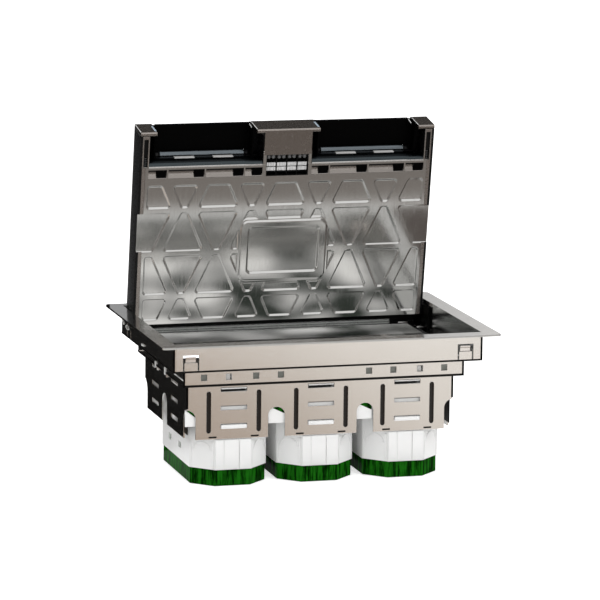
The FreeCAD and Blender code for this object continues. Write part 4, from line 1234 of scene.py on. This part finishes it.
def build_cup_ribs(middle):
    """Raised pads and arches on the front and rear of a cup's white sleeve."""
    made = bmesh.new()
    up = Vector((0, 0, 1))
    foot = level(SLEEVE_FOOT)
    for way, face, corner in ((-1, -62.45, -61.6), (1, 60.35, 60.4)):
        across = Vector((-way, 0, 0))
        for left, right in ((-14.6, -8.4), (-7.3, 4.1), (5.2, 14.6)):
            add_strip(made, Vector((middle, face, 0)), across, up,
                      [(left, foot), (right, foot), (right, level(PAD_HEAD)),
                       (left, level(PAD_HEAD))], 0.5)
        for side in (-1, 1):
            start = Vector((middle + side * CORNER_NEAR, corner, 0))
            end = Vector((middle + side * CORNER_FAR,
                          corner - way * (CORNER_FAR - CORNER_NEAR), 0))
            run = end - start
            long = run.length
            run.normalize()
            if run.cross(up).dot(Vector((side, way, 0))) < 0:
                run = -run
                start = end
            for left, right in ((0.7, 2.2), (long - 2.4, long - 0.8)):
                add_strip(made, start, run, up,
                          [(left, foot), (right, foot), (right, level(CORNER_HEAD)),
                           (left, level(CORNER_HEAD))], 0.45)
            outer, inner = [[(long / 2 + wide * math.cos(math.pi * i / 12),
                              level(ARCH_LEVEL) + tall * math.sin(math.pi * i / 12))
                             for i in range(13)] for wide, tall in ((8.4, 7.4), (7.2, 6.3))]
            for i in range(12):
                add_strip(made, start, run, up,
                          [outer[i], outer[i + 1], inner[i + 1], inner[i]], 0.4)
    return finished_mesh("cup_ribs", made, HOUSING, 50)


def build_rear_bar(name, proud, foot, tall):
    """A long bar under the hinge shroud: the steel ledge, or the bright rim on it, which is a
    painted highlight.
    """
    made = bmesh.new()
    y, z = SHROUD_LOW[1], SHROUD_LOW[2] + foot
    add_block(made, (-LEDGE_HALF, y - proud, z), (LEDGE_HALF, y, z + tall), 0.1, 1)
    return finished_mesh(name, made, HOUSING)


def build_corner_blinds():
    """Black covers of painted shade over the rear corners of the skirt, inside."""
    made = bmesh.new()
    for side in (-1, 1):
        left, right = mirrored(side, LEDGE_HALF + 0.2, 124.7)
        add_block(made, (left, SHROUD_LOW[1] - 0.1, SHROUD_LOW[2]),
                  (right, SHROUD_HIGH[1], SHROUD_HIGH[2]), 0.2, 1)
    return finished_mesh("corner_blinds", made, HOUSING)


def build_hole_backs(bright):
    """Grey pads behind the square holes of the frame's front wall, or, when bright, pads of
    painted light behind one pair of them.
    """
    made = bmesh.new()
    for x in (LIT_HOLE,) if bright else HOLE_PLACES:
        for side in (-1, 1):
            add_block(made, (x * side - HOLE_HALF, -73.2, level(32.4)),
                      (x * side + HOLE_HALF - bright, -72.4, level(26.9 + 0.8 * bright)), 0.1,
                      1)
    return finished_mesh("hole_backs", made, HOUSING)


def build_side_clip_glints():
    """Painted highlights: bright blocks and a ring where the clips and studs on the left and
    right outer walls catch the light.
    """
    made = bmesh.new()
    for side in (-1, 1):
        for face, spans in ((SKIRT_HALF, ((84.5, 87.5, 10.5, 13.0), (82.0, 84.0, 12.5, 14.5),
                                          (10.5, 14.0, 18.0, 19.5), (15.5, 19.0, 18.2, 20.0))),
                            (STEP_HALF, ((15.8, 19.2, 33.0, 38.0), (8.5, 11.5, 37.2, 38.6),
                                         (-16.0, -12.4, 32.0, 38.0)))):
            left, right = mirrored(side, face, face + 0.7)
            for near, far, high, low in spans:
                add_block(made, (left, near, level(low)), (right, far, level(high)), 0.2, 1)
        ring = [Vector(((SKIRT_HALF + 0.2) * side, 69.5 + 5.2 * math.cos(a),
                        level(14.5) + 1.6 * math.sin(a)))
                for a in [math.tau * k / 16 for k in range(17)]]
        add_tube(made, ring, 0.35)
    return finished_mesh("side_clip_glints", made, HOUSING)


def build_arch_fills(name, front, rear, left_share, top, foot, drop):
    """Wedges behind the arches, whose tops fall away to the right by a drop."""
    made = bmesh.new()
    places = [(x, y, 7.0) for y in (front, rear) for x in ARCH_PLACES]
    for middle, face, reach in places + [(LEFT_ARCH, front, 4.2)]:
        left, right = middle - reach * left_share, middle + reach
        points = [(left, level(top)), (right, level(top) - drop), (right, level(foot)),
                  (left, level(foot))]
        rings = [[made.verts.new((x, y, z)) for x, z in points] for y in (face, face + 0.9)]
        join_rings(made, rings)
        close_ends(made, rings)
    return finished_mesh(name, made, HOUSING)


def build_corner_shades():
    """Painted shade and painted dark reflection: black strips at the bends of the front corners,
    black linings of the side walls, and a black strip on the carrier's inner side.
    """
    made = bmesh.new()
    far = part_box("socket_carrier")[1][0] / MM
    for side in (-1, 1):
        for half, face, high, low in ((SKIRT_HALF, SKIRT_FRONT, 2.0, SKIRT_FOOT),
                                      (STEP_HALF, STEP_FRONT, 24.3, STEP_FOOT),
                                      (far, CARRIER_FRONT, 38.5, 56.5)):
            left, right = mirrored(side, half - 0.9, half + 0.15)
            add_block(made, (left, face - 0.15, level(low)), (right, face + 1.0, level(high)),
                      0.1, 1)
        left, right = mirrored(side, 122.9, 124.9)
        add_block(made, (left, 48.0, level(21.5)), (right, 89.0, level(4.0)), 0.3)
        left, right = mirrored(side, far - 1.9, far - 1.3)
        add_block(made, (left, -60.0, level(78.0)), (right, -47.0, level(50.0)), 0.1, 1)
    return finished_mesh("corner_shades", made, HOUSING)


class FLOORBOX_OT_housing(bpy.types.Operator):
    """Trim frame, tiers and carrier with their beads, with painted shade along the tiers' edges
    and painted highlights on the clips
    """
    bl_idname = "floorbox.housing"
    bl_label = "Housing"

    def execute(self, context):
        for node in ("trim_frame", "mounting_frame", "socket_carrier"):
            dress(node, "steel")
        dress("carrier_deck", "deck")
        for node in ("skirt_clips", "carrier_clips", "left_hinge_ear", "right_hinge_ear",
                     "left_hinge_pin", "right_hinge_pin"):
            dress(node, "spring")
        dress("lid_seal", "rubber")
        # The hinge shroud is dressed in the painted-shade black
        dress("hinge_shroud", "shadow")
        # Black strips of painted shade along the tiers' lower edges
        place_mesh("tier_edge_shades", build_tier_edge_shades(), "shadow", "floor_box")
        place_mesh("tongue_beads", build_beads(), "bead", "floor_box")
        # Pads of painted shade in place of the tongues' foot slots
        place_mesh("foot_slot_shades", build_foot_slot_shades(), "shadow", "floor_box")
        ledge = build_rear_bar("rear_ledge", proud=0.9, foot=0.0, tall=1.9)
        place_mesh("rear_ledge", ledge, "ledge", "floor_box")
        # The rim is a bright strip of painted highlight along the ledge's edge
        rim = build_rear_bar("ledge_rim_highlight", proud=1.3, foot=1.7, tall=0.6)
        place_mesh("ledge_rim_highlight", rim, "glint", "floor_box")
        # The corner shades take the flaps' black as painted shade
        place_mesh("corner_shades", build_corner_shades(), "flap", "floor_box")
        place_mesh("corner_blinds", build_corner_blinds(), "shadow", "floor_box")
        place_mesh("hole_backs", build_hole_backs(False), "hole", "floor_box")
        # Bright pads of painted light behind the lit holes
        place_mesh("hole_lights", build_hole_backs(True), "glint", "floor_box")
        # Painted highlights on the clips and studs of the outer walls
        place_mesh("side_clip_glints", build_side_clip_glints(), "glint", "floor_box")
        return {"FINISHED"}


class FLOORBOX_OT_cups(bpy.types.Operator):
    """Cups with their sleeves, ribs and latches, and what stands in them"""
    bl_idname = "floorbox.cups"
    bl_label = "Cups and Sockets"

    def execute(self, context):
        for side, middle in zip(("left", "centre", "right"), CUPS):
            dress(side + "_cup", "green")
            dress(side + "_cup_sleeve", "white")
            dress(side + "_module_holder", "shell")
            for row in ("front", "rear"):
                dress("%s_%s_socket" % (side, row), "socket")
            place_mesh(side + "_cup_latches", build_cup_latches(middle), "white", "floor_box")
            place_mesh(side + "_cup_ribs", build_cup_ribs(middle), "white", "floor_box")
        shoulders = build_arch_fills("arch_shoulders", front=-61.9, rear=76.9, left_share=1.0,
                                     top=57.4, foot=71.0, drop=6.5)
        place_mesh("arch_shoulders", shoulders, "white", "floor_box")
        corners = build_arch_fills("arch_greens", front=-61.2, rear=76.2, left_share=0.4,
                                   top=57.0, foot=66.0, drop=0.5)
        place_mesh("arch_greens", corners, "green", "floor_box")
        dress("earth_contacts", "brass")
        return {"FINISHED"}


class FLOORBOX_OT_lid(bpy.types.Operator):
    """Cover, shell, flaps, caps and grip of the lid"""
    bl_idname = "floorbox.lid"
    bl_label = "Lid"

    def execute(self, context):
        dress("lid_cover", "steel_top")
        dress("lid_shell", "shell")
        for node in ("left_cable_flap", "right_cable_flap"):
            dress(node, "flap")
        for node in ("left_corner_cap", "right_corner_cap", "lid_grip"):
            dress(node, "bronze")
        return {"FINISHED"}


class FLOORBOX_PT_panel(bpy.types.Panel):
    """Lists the steps that build the look"""
    bl_idname = "FLOORBOX_PT_panel"
    bl_label = "Floor Box"
    bl_space_type = "VIEW_3D"
    bl_region_type = "UI"
    bl_category = "Floor Box"

    def draw(self, context):
        column = self.layout.column()
        for step in STEPS:
            column.operator(step.bl_idname)
        for group in (context.scene.floor_box_sizes, context.scene.floor_box_colours):
            for name in group.__annotations__:
                column.prop(group, name)


STEPS = (FLOORBOX_OT_stage, FLOORBOX_OT_housing, FLOORBOX_OT_cups, FLOORBOX_OT_lid,
         FLOORBOX_OT_plate, FLOORBOX_OT_lid_fittings)
CLASSES = (FloorBoxSizes, FloorBoxColours) + STEPS + (FLOORBOX_PT_panel,)


def register():
    """Register the classes and their settings."""
    for part in CLASSES:
        bpy.utils.register_class(part)
    bpy.types.Scene.floor_box_sizes = bpy.props.PointerProperty(type=FloorBoxSizes)
    bpy.types.Scene.floor_box_colours = bpy.props.PointerProperty(type=FloorBoxColours)


def unregister():
    """Remove the settings and the classes."""
    del bpy.types.Scene.floor_box_colours
    del bpy.types.Scene.floor_box_sizes
    for part in reversed(CLASSES):
        bpy.utils.unregister_class(part)


def main():
    """Build everything."""
    register()
    bpy.ops.floorbox.stage()
    bpy.ops.floorbox.housing()
    bpy.ops.floorbox.cups()
    bpy.ops.floorbox.lid()
    bpy.ops.floorbox.plate()
    bpy.ops.floorbox.lid_fittings()


if __name__ == "__main__":
    main()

> _Problem requirements_
Verbatim output is expected for the lines from the start of the data to the line in which "made, HOUSING, 50)" appears, both included.

> _Result below_
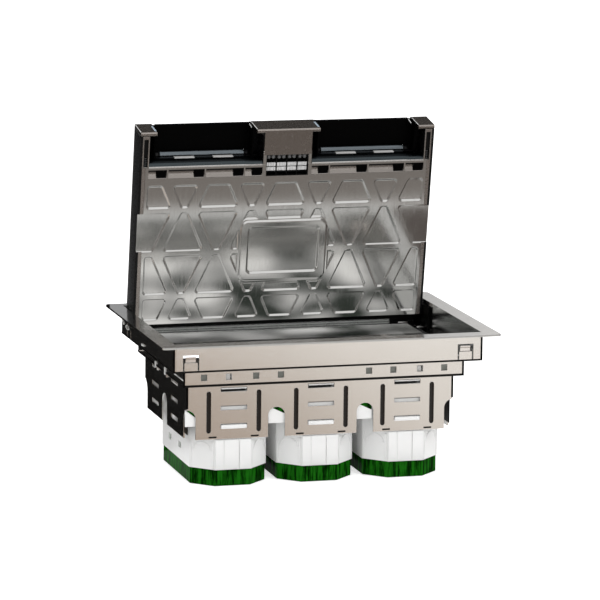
The FreeCAD and Blender code for this object continues. Write part 4, from line 1234 of scene.py on. This part finishes it.
def build_cup_ribs(middle):
    """Raised pads and arches on the front and rear of a cup's white sleeve."""
    made = bmesh.new()
    up = Vector((0, 0, 1))
    foot = level(SLEEVE_FOOT)
    for way, face, corner in ((-1, -62.45, -61.6), (1, 60.35, 60.4)):
        across = Vector((-way, 0, 0))
        for left, right in ((-14.6, -8.4), (-7.3, 4.1), (5.2, 14.6)):
            add_strip(made, Vector((middle, face, 0)), across, up,
                      [(left, foot), (right, foot), (right, level(PAD_HEAD)),
                       (left, level(PAD_HEAD))], 0.5)
        for side in (-1, 1):
            start = Vector((middle + side * CORNER_NEAR, corner, 0))
            end = Vector((middle + side * CORNER_FAR,
                          corner - way * (CORNER_FAR - CORNER_NEAR), 0))
            run = end - start
            long = run.length
            run.normalize()
            if run.cross(up).dot(Vector((side, way, 0))) < 0:
                run = -run
                start = end
            for left, right in ((0.7, 2.2), (long - 2.4, long - 0.8)):
                add_strip(made, start, run, up,
                          [(left, foot), (right, foot), (right, level(CORNER_HEAD)),
                           (left, level(CORNER_HEAD))], 0.45)
            outer, inner = [[(long / 2 + wide * math.cos(math.pi * i / 12),
                              level(ARCH_LEVEL) + tall * math.sin(math.pi * i / 12))
                             for i in range(13)] for wide, tall in ((8.4, 7.4), (7.2, 6.3))]
            for i in range(12):
                add_strip(made, start, run, up,
                          [outer[i], outer[i + 1], inner[i + 1], inner[i]], 0.4)
    return finished_mesh("cup_ribs", made, HOUSING, 50)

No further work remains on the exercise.